--- DATA EXCERPT ---

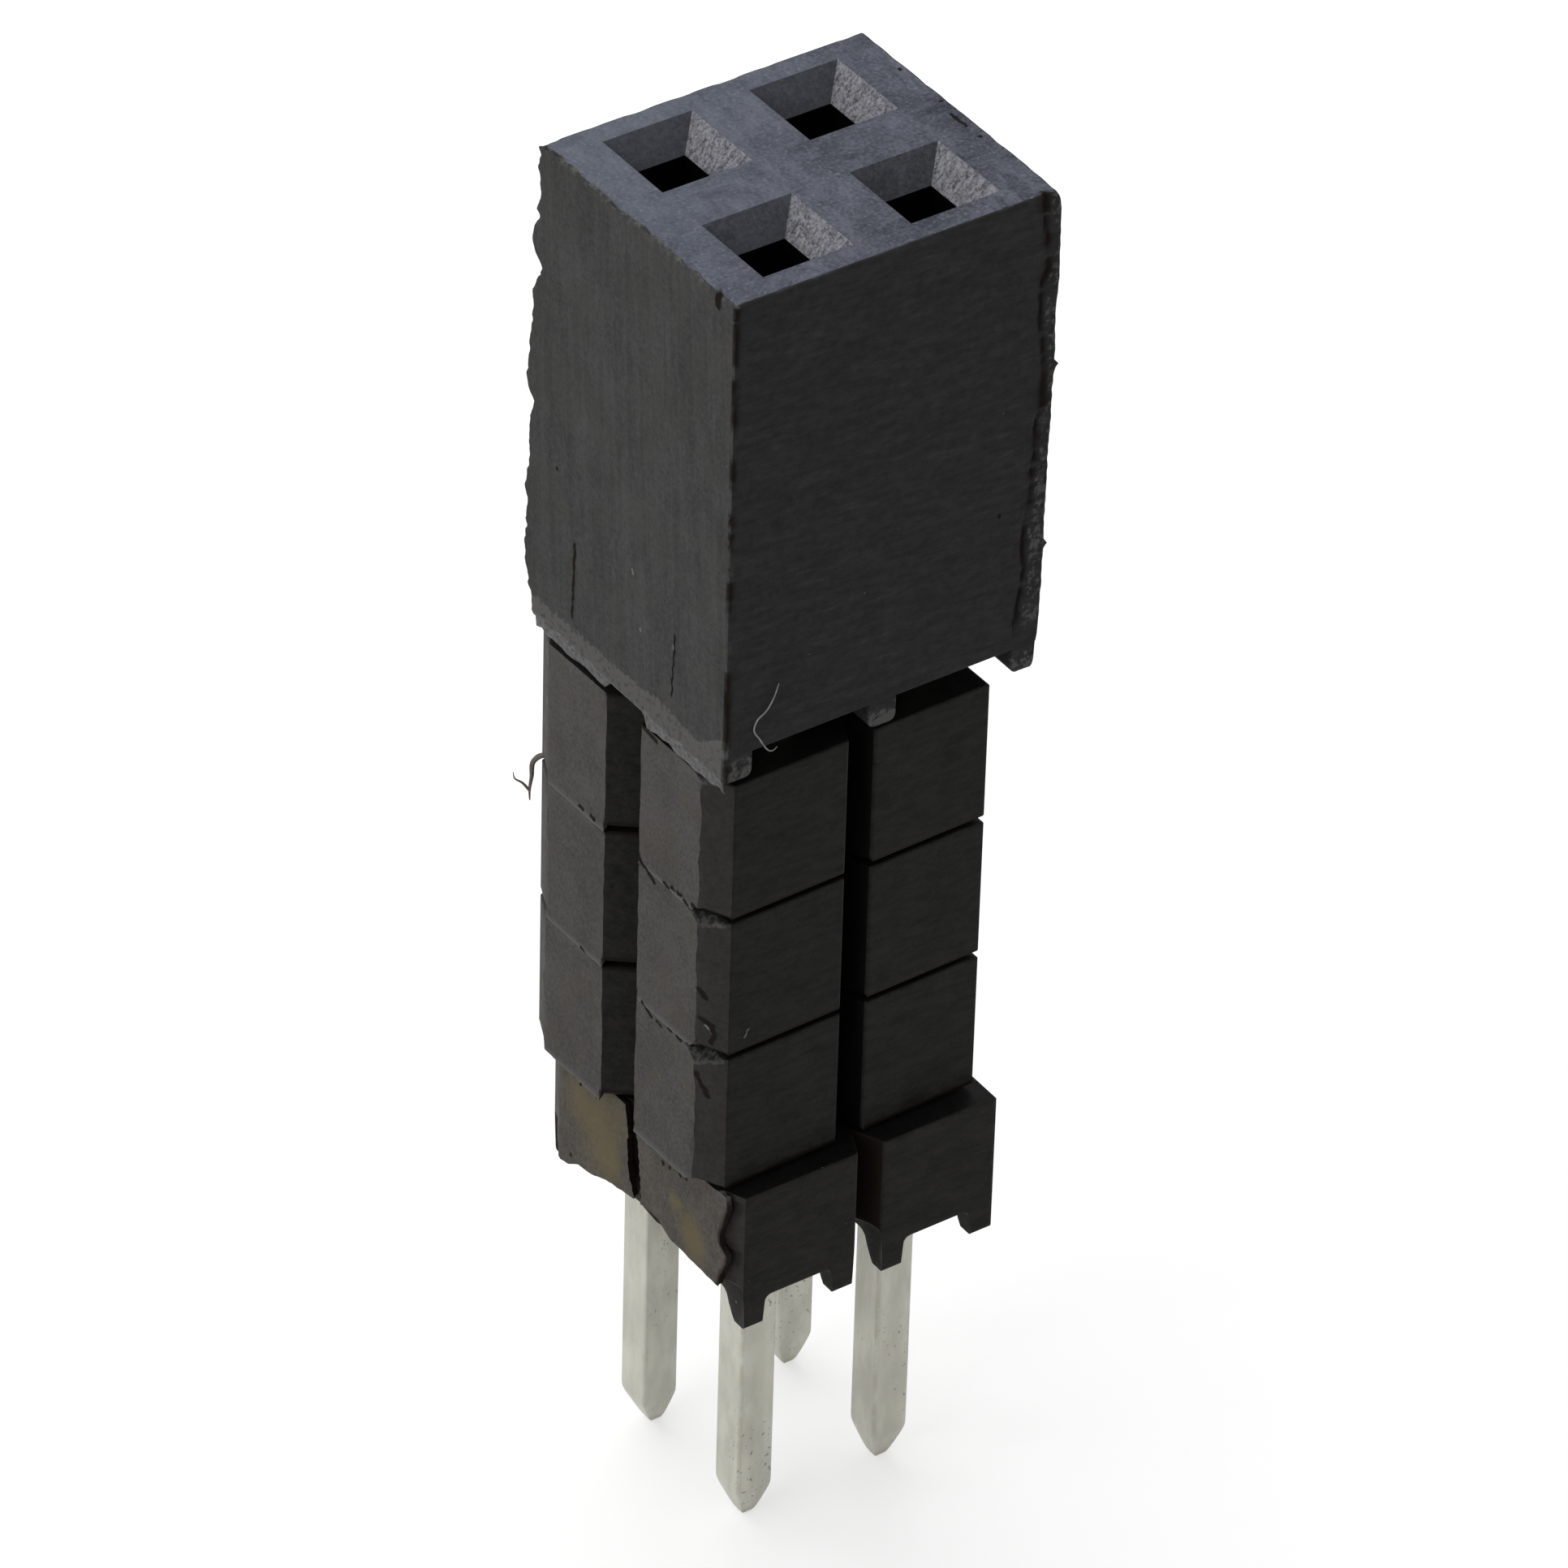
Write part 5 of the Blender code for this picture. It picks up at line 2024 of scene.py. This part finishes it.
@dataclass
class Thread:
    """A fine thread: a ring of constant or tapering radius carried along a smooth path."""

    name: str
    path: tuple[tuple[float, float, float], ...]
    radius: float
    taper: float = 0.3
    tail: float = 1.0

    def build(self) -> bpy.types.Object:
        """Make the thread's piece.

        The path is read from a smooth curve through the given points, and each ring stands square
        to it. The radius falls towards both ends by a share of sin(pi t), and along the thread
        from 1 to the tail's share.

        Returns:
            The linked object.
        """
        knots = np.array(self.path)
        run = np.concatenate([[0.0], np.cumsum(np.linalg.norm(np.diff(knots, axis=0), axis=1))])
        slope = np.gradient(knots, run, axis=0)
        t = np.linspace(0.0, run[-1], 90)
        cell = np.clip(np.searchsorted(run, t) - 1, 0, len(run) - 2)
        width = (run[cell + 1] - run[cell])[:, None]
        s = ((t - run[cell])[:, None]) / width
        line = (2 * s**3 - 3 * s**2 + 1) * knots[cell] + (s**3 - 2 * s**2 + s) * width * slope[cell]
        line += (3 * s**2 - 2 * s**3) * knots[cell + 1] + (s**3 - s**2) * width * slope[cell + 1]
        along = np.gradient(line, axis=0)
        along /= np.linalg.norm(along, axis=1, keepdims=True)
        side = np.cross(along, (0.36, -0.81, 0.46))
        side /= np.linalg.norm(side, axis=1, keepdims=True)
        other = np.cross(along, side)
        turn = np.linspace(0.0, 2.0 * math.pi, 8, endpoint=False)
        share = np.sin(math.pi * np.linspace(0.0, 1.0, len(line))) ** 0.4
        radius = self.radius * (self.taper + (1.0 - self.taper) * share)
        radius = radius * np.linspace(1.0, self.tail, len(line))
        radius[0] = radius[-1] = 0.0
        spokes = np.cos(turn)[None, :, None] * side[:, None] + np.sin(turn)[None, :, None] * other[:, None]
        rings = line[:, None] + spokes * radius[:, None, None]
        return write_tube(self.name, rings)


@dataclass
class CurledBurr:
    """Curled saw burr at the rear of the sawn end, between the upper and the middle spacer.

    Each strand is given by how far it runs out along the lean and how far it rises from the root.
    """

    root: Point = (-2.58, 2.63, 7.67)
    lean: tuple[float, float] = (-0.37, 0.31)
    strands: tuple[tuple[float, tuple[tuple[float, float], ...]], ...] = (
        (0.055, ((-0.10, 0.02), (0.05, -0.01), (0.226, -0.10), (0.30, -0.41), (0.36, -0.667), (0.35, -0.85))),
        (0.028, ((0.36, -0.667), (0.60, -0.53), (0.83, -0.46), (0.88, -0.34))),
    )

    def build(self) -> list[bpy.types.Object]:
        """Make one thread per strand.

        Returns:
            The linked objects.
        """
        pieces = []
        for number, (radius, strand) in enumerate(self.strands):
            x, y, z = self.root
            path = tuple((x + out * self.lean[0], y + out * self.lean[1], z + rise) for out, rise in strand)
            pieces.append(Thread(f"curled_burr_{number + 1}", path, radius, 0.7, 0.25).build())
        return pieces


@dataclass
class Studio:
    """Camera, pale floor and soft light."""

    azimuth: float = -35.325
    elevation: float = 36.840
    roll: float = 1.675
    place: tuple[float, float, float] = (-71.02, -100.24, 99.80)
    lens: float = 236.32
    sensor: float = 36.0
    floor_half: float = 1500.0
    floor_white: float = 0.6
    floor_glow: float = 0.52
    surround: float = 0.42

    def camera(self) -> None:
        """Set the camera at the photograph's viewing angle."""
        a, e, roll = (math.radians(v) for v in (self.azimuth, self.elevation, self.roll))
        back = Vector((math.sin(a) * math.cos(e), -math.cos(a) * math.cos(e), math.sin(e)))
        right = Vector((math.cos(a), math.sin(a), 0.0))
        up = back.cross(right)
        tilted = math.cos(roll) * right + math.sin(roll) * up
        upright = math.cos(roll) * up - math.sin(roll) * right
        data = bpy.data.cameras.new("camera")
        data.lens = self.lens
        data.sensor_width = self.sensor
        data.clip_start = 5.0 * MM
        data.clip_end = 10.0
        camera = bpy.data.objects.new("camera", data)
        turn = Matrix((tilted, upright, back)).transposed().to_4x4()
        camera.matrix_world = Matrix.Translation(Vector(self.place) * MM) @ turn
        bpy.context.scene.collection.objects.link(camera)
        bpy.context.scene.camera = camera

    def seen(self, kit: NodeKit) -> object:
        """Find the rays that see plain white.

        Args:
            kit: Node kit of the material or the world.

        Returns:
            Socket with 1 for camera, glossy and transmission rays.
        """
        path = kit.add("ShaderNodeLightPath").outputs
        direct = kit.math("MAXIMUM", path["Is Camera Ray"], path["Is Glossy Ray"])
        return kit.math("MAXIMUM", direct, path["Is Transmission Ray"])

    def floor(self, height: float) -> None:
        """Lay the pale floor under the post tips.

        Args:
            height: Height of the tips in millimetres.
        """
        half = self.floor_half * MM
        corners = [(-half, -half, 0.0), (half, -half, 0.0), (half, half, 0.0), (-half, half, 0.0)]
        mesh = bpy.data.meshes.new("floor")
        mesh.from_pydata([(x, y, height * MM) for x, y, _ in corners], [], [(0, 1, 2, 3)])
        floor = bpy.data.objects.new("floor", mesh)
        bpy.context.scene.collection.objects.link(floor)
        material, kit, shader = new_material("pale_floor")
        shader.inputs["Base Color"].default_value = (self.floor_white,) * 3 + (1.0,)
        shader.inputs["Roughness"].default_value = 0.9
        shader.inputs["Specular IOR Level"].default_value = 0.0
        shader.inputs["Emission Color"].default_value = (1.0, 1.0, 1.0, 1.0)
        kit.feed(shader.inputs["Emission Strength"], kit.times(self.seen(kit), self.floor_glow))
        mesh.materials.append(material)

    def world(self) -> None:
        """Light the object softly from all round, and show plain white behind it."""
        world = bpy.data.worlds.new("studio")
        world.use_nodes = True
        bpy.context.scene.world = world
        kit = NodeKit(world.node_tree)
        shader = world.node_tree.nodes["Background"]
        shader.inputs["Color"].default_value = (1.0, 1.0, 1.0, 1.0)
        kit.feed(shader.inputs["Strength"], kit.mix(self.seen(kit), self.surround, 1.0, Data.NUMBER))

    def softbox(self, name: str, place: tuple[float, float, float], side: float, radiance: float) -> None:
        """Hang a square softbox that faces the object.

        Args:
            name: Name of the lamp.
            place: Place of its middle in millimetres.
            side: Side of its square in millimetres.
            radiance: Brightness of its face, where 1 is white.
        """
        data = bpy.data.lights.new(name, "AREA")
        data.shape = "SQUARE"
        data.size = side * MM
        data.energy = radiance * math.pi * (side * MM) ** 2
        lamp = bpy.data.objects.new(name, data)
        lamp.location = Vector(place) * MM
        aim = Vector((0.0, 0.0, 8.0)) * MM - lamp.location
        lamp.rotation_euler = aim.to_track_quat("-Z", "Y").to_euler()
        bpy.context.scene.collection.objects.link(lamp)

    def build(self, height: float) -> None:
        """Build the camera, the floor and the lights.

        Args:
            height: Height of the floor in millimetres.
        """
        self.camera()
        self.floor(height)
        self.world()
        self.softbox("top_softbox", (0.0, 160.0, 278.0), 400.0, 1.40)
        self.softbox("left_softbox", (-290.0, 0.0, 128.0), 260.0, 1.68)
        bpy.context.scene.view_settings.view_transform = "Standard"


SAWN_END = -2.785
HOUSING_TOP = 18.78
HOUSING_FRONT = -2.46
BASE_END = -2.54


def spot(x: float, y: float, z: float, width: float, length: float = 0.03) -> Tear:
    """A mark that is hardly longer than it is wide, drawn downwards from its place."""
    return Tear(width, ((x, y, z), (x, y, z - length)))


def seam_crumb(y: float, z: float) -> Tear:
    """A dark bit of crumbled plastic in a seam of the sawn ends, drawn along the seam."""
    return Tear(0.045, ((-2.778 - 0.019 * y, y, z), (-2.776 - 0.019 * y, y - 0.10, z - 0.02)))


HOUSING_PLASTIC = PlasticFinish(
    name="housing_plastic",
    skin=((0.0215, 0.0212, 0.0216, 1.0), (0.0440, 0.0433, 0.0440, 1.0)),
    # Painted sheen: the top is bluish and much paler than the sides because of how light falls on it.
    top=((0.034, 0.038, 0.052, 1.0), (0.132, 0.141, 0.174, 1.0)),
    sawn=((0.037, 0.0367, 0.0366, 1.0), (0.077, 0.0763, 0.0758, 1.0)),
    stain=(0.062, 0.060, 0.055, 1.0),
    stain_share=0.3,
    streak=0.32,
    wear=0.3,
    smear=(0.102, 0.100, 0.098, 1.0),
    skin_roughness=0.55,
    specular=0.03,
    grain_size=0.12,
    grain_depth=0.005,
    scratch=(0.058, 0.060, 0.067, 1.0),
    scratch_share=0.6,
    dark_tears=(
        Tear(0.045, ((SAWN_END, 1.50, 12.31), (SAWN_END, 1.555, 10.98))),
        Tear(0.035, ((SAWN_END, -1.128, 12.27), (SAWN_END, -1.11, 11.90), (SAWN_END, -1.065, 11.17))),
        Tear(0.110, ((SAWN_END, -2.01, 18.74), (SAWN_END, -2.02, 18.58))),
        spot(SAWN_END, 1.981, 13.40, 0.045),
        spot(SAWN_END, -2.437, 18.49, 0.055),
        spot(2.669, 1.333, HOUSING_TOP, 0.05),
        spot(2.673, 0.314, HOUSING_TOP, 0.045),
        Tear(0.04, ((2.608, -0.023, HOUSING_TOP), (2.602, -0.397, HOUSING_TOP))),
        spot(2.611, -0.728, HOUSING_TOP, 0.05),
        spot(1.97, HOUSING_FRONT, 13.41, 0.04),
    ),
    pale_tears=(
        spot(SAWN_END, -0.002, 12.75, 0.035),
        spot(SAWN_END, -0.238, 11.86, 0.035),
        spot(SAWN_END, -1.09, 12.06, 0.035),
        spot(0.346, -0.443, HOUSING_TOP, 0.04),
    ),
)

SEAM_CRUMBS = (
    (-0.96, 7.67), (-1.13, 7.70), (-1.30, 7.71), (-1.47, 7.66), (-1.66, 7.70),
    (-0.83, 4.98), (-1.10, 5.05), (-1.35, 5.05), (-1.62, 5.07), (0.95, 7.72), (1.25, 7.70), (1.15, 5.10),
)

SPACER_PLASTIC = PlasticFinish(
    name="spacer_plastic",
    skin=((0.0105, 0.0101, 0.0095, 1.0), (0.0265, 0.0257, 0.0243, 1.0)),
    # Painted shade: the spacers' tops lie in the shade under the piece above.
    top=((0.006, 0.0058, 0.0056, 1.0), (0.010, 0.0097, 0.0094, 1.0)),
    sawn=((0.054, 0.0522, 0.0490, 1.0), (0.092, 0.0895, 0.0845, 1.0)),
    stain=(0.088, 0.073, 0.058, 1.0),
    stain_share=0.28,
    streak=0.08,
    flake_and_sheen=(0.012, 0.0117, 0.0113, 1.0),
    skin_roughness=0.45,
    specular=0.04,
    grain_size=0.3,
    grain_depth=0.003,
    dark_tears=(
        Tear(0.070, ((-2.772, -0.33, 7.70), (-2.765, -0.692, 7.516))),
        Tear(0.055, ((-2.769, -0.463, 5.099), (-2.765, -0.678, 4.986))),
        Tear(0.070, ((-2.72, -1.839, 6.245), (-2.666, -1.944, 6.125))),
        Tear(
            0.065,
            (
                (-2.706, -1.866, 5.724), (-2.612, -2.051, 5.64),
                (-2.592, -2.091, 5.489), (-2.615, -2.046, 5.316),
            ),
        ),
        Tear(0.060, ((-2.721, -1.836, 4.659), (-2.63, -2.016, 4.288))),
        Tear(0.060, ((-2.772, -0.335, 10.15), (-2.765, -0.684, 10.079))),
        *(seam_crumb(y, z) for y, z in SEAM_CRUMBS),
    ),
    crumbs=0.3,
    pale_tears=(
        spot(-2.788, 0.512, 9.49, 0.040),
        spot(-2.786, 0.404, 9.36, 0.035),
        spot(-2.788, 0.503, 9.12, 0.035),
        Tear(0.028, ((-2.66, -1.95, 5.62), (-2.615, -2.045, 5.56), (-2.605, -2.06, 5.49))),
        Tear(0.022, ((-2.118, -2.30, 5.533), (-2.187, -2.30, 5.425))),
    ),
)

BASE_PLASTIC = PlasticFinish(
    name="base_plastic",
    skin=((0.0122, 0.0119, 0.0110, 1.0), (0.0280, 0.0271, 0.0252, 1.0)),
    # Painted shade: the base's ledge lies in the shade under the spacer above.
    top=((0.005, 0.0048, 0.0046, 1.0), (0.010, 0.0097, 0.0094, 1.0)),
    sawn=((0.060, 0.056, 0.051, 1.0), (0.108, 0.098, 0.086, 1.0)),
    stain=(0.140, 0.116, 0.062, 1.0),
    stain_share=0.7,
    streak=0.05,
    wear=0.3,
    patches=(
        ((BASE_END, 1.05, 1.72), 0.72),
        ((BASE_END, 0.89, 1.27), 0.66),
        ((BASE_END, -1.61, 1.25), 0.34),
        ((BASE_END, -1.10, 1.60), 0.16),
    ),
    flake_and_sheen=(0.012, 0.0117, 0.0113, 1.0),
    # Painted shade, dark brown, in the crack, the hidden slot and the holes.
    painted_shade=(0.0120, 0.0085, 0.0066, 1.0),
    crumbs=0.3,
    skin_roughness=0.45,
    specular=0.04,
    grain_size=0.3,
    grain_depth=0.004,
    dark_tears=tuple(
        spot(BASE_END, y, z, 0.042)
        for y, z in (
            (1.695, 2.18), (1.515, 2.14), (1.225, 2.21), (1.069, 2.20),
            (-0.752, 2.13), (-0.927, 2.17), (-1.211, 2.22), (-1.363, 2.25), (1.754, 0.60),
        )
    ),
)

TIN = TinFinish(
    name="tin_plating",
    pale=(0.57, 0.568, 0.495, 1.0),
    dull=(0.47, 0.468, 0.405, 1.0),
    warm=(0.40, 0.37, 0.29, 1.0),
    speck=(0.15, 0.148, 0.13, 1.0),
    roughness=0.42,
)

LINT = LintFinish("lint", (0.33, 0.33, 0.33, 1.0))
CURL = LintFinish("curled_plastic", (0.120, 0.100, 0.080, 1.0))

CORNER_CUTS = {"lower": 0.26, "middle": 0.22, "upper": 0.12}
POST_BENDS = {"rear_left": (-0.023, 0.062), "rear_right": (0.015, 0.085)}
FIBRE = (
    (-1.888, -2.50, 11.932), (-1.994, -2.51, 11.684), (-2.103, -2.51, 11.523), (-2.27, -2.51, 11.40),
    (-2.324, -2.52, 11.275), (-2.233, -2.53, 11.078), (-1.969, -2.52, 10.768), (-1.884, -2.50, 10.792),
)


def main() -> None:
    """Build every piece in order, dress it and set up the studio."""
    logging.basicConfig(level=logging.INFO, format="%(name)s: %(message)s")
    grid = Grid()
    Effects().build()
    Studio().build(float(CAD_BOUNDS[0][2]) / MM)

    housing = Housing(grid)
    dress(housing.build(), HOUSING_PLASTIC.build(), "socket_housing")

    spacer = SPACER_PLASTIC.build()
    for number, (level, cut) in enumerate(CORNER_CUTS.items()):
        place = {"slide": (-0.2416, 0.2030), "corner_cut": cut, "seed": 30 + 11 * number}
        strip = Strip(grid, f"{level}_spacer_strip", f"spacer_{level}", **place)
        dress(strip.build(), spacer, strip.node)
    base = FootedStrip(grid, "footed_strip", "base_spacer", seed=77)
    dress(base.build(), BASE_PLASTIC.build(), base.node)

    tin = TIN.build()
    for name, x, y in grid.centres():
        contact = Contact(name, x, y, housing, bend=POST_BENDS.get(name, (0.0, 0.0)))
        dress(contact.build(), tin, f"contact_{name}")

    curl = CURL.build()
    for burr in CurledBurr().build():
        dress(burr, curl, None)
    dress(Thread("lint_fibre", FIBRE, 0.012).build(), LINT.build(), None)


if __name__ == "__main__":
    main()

---

_WHAT THE EXERCISE ASKS_: Quote only the stretch of lines that starts the data above and ends with the line containing "from 1 to the tail's share.", both included.

_OUTPUT FOR THIS EXERCISE_:
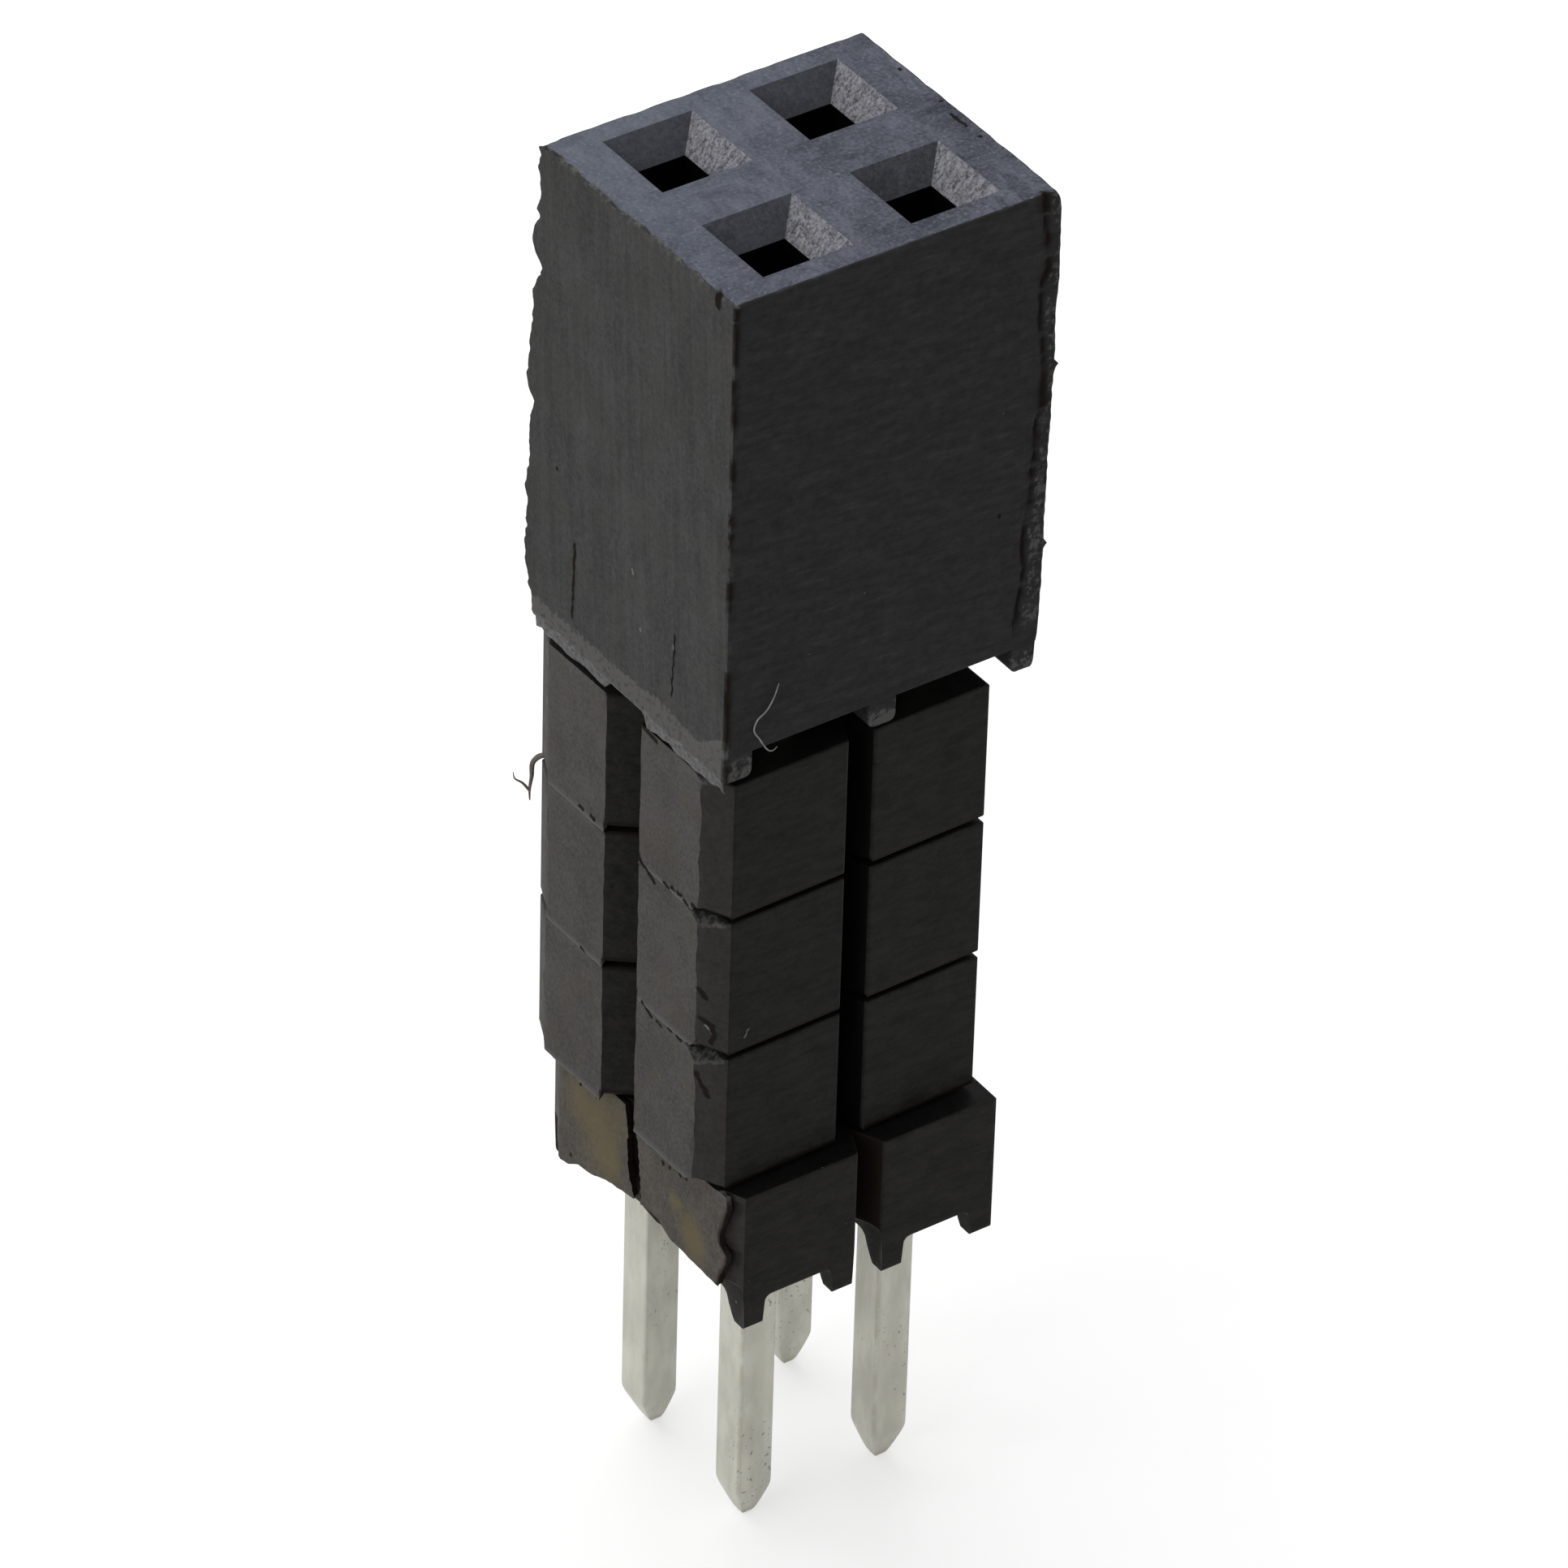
Write part 5 of the Blender code for this picture. It picks up at line 2024 of scene.py. This part finishes it.
@dataclass
class Thread:
    """A fine thread: a ring of constant or tapering radius carried along a smooth path."""

    name: str
    path: tuple[tuple[float, float, float], ...]
    radius: float
    taper: float = 0.3
    tail: float = 1.0

    def build(self) -> bpy.types.Object:
        """Make the thread's piece.

        The path is read from a smooth curve through the given points, and each ring stands square
        to it. The radius falls towards both ends by a share of sin(pi t), and along the thread
        from 1 to the tail's share.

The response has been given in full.